- **DATASET SECTION**
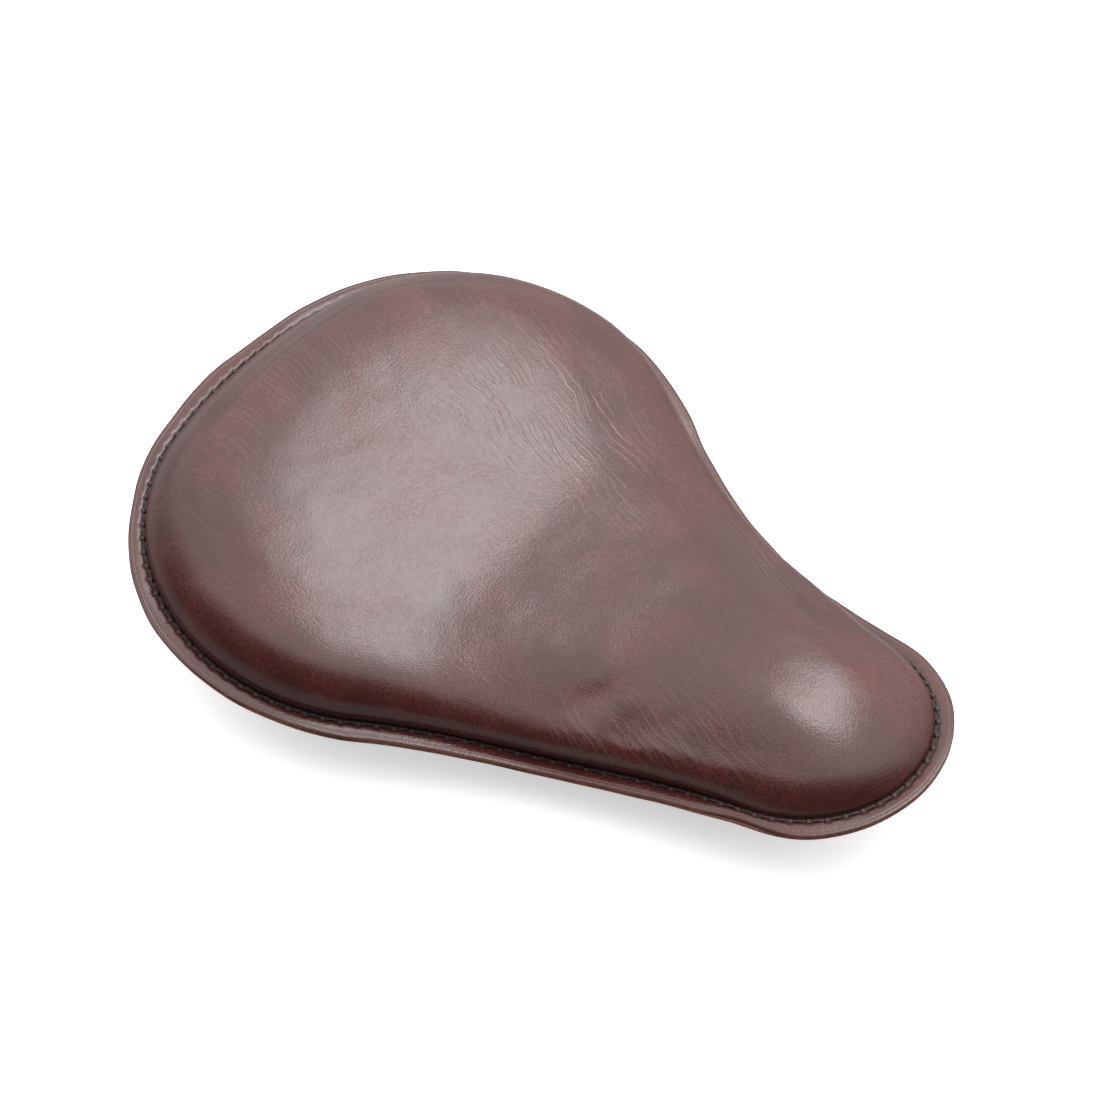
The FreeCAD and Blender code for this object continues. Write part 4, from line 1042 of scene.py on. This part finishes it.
def make_stitch_tree():
    """Lock stitches along a path: an arched thread between needle holes, and a knot in each hole."""
    inputs = {
        "Count": 100,
        "Thread Radius": 0.4 * MM,
        "Stitch Length": 6.2 * MM,
        "Rise": 0.4 * MM,
        "Sink": 0.7 * MM,
        "Slant": 0.09,
        "Unevenness": 0.06,
        "Knot Radius": 1.28 * MM,
        "Up": (0, 0, 1),
        "Seed": 3,
        "Knot Material": "Material",
    }
    tree, given, result = geometry_group("lock_stitches", inputs)
    path = given["Geometry"]
    spots = {"Curve": path, "Count": given["Count"]}
    spots = node(tree, "GeometryNodeCurveToPoints", spots, mode="COUNT").outputs
    tangent = spots["Tangent"]
    turned = stand_on_path(tree, tangent, given["Up"])
    least = times(tree, given["Unevenness"], -1.0)
    wobble = random_between(tree, least, given["Unevenness"], given["Seed"])
    slant = maths(tree, "ADD", given["Slant"], wobble)
    slant = node(tree, "ShaderNodeCombineXYZ", {"Z": slant}).outputs[0]
    slanted = {"Rotation": turned, "Rotate By": slant}
    slanted = node(tree, "FunctionNodeRotateRotation", slanted, rotation_space="LOCAL").outputs[0]

    half = times(tree, given["Stitch Length"], 0.5)
    sunk = times(tree, given["Sink"], -1.0)
    top = times_plus(tree, given["Rise"], 2.0, given["Sink"])
    arch = {}
    back = times(tree, half, -1.0)
    for label, x, z in (("Start", back, sunk), ("Middle", 0.0, top), ("End", half, sunk)):
        arch[label] = node(tree, "ShaderNodeCombineXYZ", {"X": x, "Z": z}).outputs[0]
    line = grown(tree, "CurveQuadraticBezier", {**arch, "Resolution": 8})
    section = grown(tree, "CurvePrimitiveCircle", {"Resolution": 7, "Radius": given["Thread Radius"]})
    arched = grown(tree, "CurveToMesh", {"Curve": line, "Profile Curve": section, "Fill Caps": True})
    knot_form = squashed_ball(tree, given["Knot Radius"], (1.05, 0.95, 0.55))

    pitch = maths(tree, "DIVIDE", grown(tree, "CurveLength", {0: path}), given["Count"])
    onward = {0: tangent, 3: times(tree, pitch, 0.5)}
    onward = node(tree, "ShaderNodeVectorMath", onward, operation="SCALE").outputs[0]
    middles = grown(tree, "SetPosition", {"Geometry": spots["Points"], "Offset": onward})
    joined = tree.nodes.new("GeometryNodeJoinGeometry")
    for made in (
        real_and_painted(tree, middles, arched, given["Material"], Rotation=slanted),
        real_and_painted(tree, spots["Points"], knot_form, given["Knot Material"], Rotation=turned),
    ):
        tree.links.new(made, joined.inputs[0])
    tree.links.new(joined.outputs[0], result["Geometry"])
    return tree


SEAM_PATH = ring(SEAM, 0)
SEAM_LENGTH = float(np.linalg.norm(np.roll(SEAM_PATH, -1, axis=0) - SEAM_PATH, axis=1).sum())
STITCHES = round(SEAM_LENGTH / STITCH_PITCH)


# ---------------------------------------------------------------- hardware
def lathe(name, sections, count):
    """A closed solid from rings of points about +Z, capped at both ends."""
    vertices = [point for section in sections for point in section]
    faces = []
    for place in range(len(sections) - 1):
        low, high = place * count, (place + 1) * count
        for k in range(count):
            after = (k + 1) % count
            faces.append((low + k, low + after, high + after, high + k))
    for first, points, order in ((0, sections[0], -1), ((len(sections) - 1) * count, sections[-1], 1)):
        centre = len(vertices)
        vertices.append(np.mean(points, axis=0))
        for k in range(count):
            pair = (first + k, first + (k + 1) % count)[::order]
            faces.append((*pair, centre))
    return mesh_object(name, vertices, faces)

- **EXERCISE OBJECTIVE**
Lines from the start of the material above through the line containing "(1.05, 0.95, 0.55))" are to be duplicated exactly, and only those.

- **PROBLEM SOLUTION**
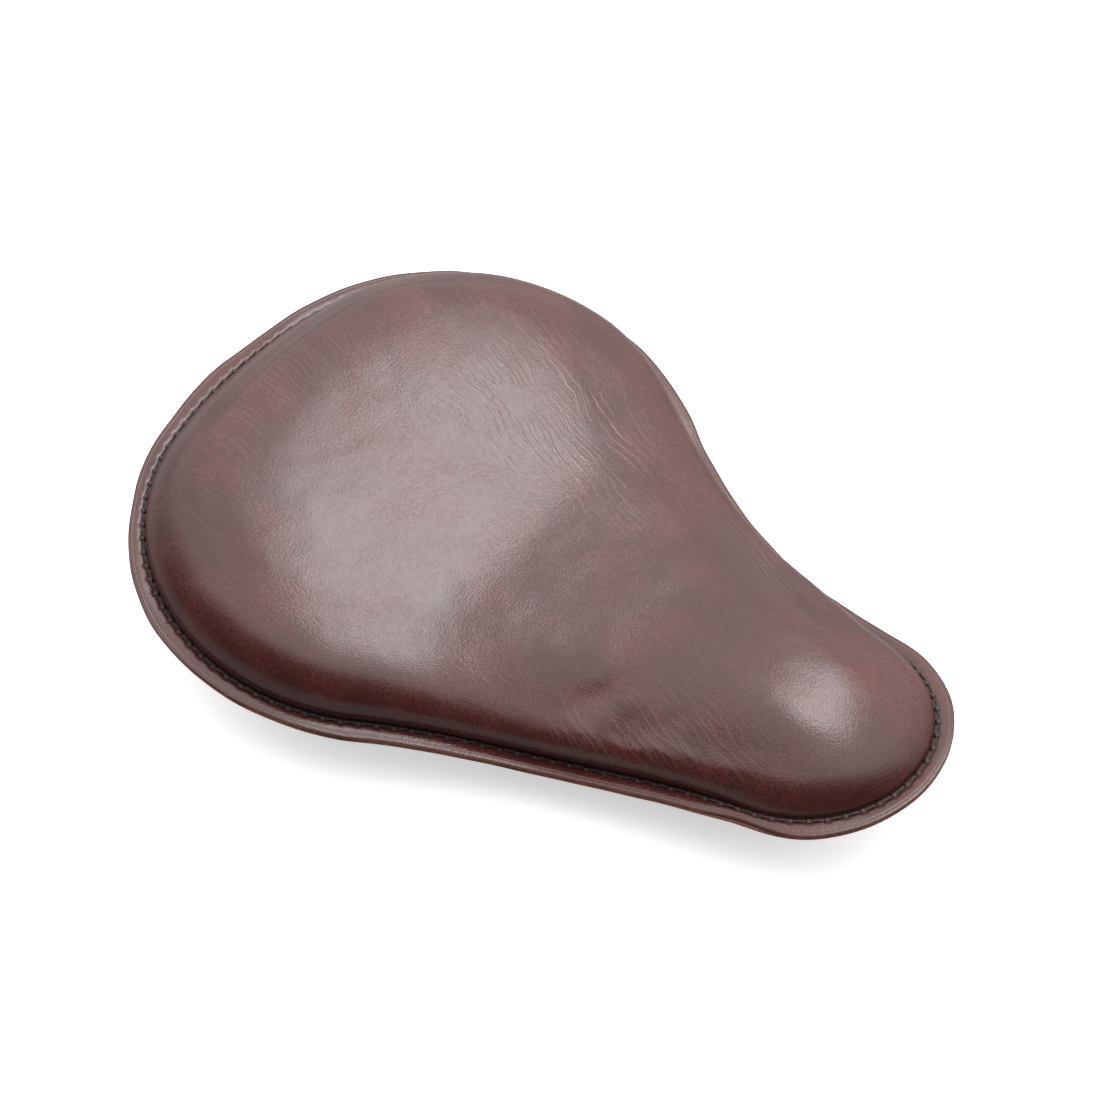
The FreeCAD and Blender code for this object continues. Write part 4, from line 1042 of scene.py on. This part finishes it.
def make_stitch_tree():
    """Lock stitches along a path: an arched thread between needle holes, and a knot in each hole."""
    inputs = {
        "Count": 100,
        "Thread Radius": 0.4 * MM,
        "Stitch Length": 6.2 * MM,
        "Rise": 0.4 * MM,
        "Sink": 0.7 * MM,
        "Slant": 0.09,
        "Unevenness": 0.06,
        "Knot Radius": 1.28 * MM,
        "Up": (0, 0, 1),
        "Seed": 3,
        "Knot Material": "Material",
    }
    tree, given, result = geometry_group("lock_stitches", inputs)
    path = given["Geometry"]
    spots = {"Curve": path, "Count": given["Count"]}
    spots = node(tree, "GeometryNodeCurveToPoints", spots, mode="COUNT").outputs
    tangent = spots["Tangent"]
    turned = stand_on_path(tree, tangent, given["Up"])
    least = times(tree, given["Unevenness"], -1.0)
    wobble = random_between(tree, least, given["Unevenness"], given["Seed"])
    slant = maths(tree, "ADD", given["Slant"], wobble)
    slant = node(tree, "ShaderNodeCombineXYZ", {"Z": slant}).outputs[0]
    slanted = {"Rotation": turned, "Rotate By": slant}
    slanted = node(tree, "FunctionNodeRotateRotation", slanted, rotation_space="LOCAL").outputs[0]

    half = times(tree, given["Stitch Length"], 0.5)
    sunk = times(tree, given["Sink"], -1.0)
    top = times_plus(tree, given["Rise"], 2.0, given["Sink"])
    arch = {}
    back = times(tree, half, -1.0)
    for label, x, z in (("Start", back, sunk), ("Middle", 0.0, top), ("End", half, sunk)):
        arch[label] = node(tree, "ShaderNodeCombineXYZ", {"X": x, "Z": z}).outputs[0]
    line = grown(tree, "CurveQuadraticBezier", {**arch, "Resolution": 8})
    section = grown(tree, "CurvePrimitiveCircle", {"Resolution": 7, "Radius": given["Thread Radius"]})
    arched = grown(tree, "CurveToMesh", {"Curve": line, "Profile Curve": section, "Fill Caps": True})
    knot_form = squashed_ball(tree, given["Knot Radius"], (1.05, 0.95, 0.55))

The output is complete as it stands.